There is another respect in which he stood apart from them. Most of them were Jewish; few of them were willing to identify themselves publicly with Jewish issues — not even with the Holocaust. (They felt that to do so would hamper their ability to take part in larger, more "universal" dramas.) But to Rosenfeld, suppressing his Jewishness seemed unnatural. His position was complicated — he published a notorious attack on Jewish dietary taboos, for instance, which was designed to give offence and succeeded. But he was never slow to proclaim his Jewish interests and he wrote out of a strong awareness of Jewish history.

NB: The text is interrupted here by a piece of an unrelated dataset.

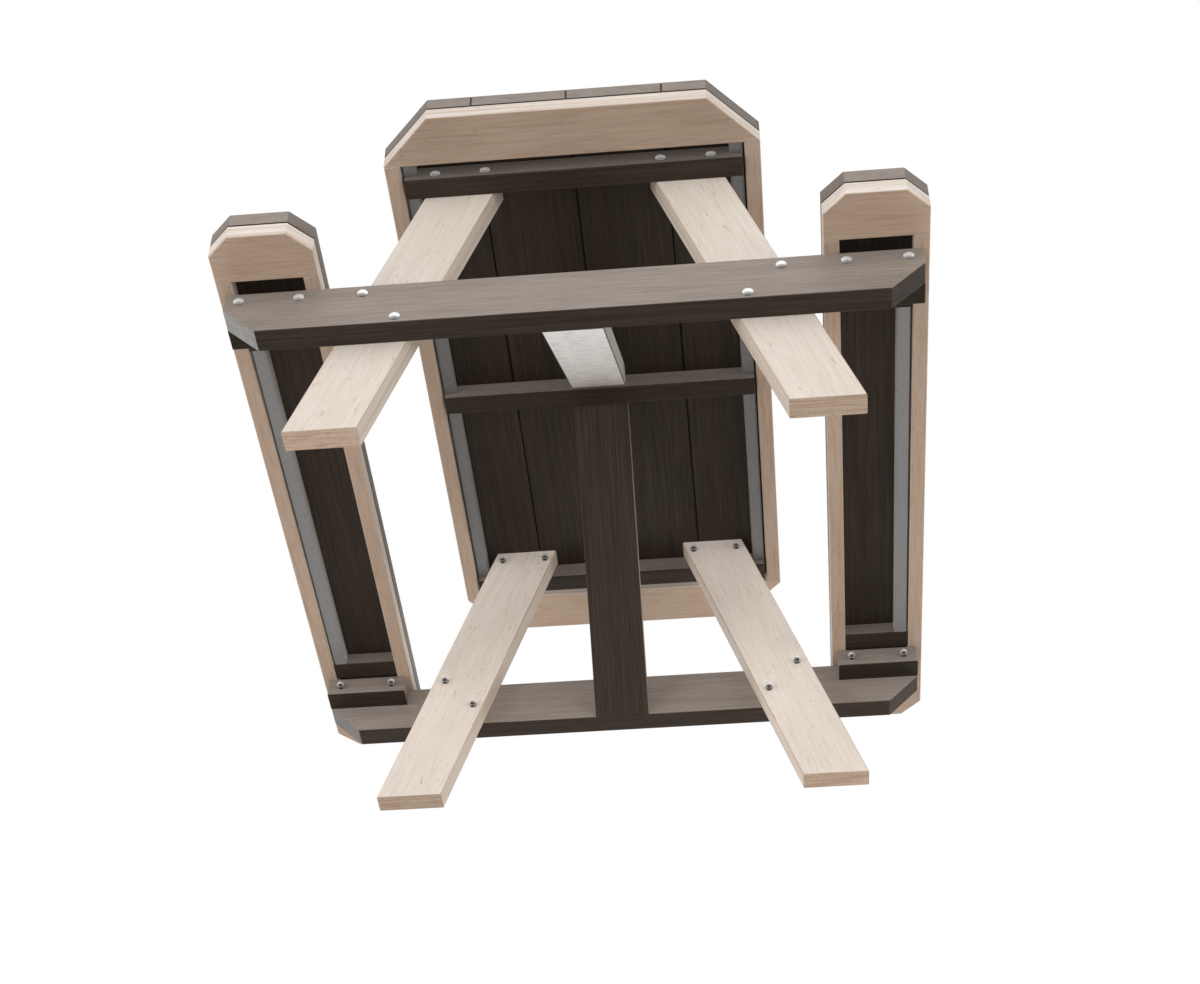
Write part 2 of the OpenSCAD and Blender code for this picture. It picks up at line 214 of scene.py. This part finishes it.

His most virtuoso piece (written in collaboration with Bellow) was a Yiddish version of The Love Song of J. Alfred Prufrock — a high-spirited piece of vaudeville but also, one feels, payback for all the unpleasant passages in Eliot about Bleistein, Rachel née Rabinovitch and the like. And while Passage from Home is about human nature at large, much of its interest derives from its Jewish coloration. The 14-year-old hero learns that he can't trust the adults he has grown up with, that he must make his own way. But there is yearning in the book for the world he is about to lose as well, for its traditions and rituals. "In a novel devoted to escape from home," as Zipperstein notes, "oddly, the warmest moments of life are those with family." 

Although Rosenfeld's Lives retrieves Rosenfeld from under Bellow's shadow, his fascination remains that of a might-have-been. As to why he failed where Bellow succeeded, one can only guess. Perhaps, in the end, Bellow simply had more talent. If he didn't, the whole thing remains a mystery.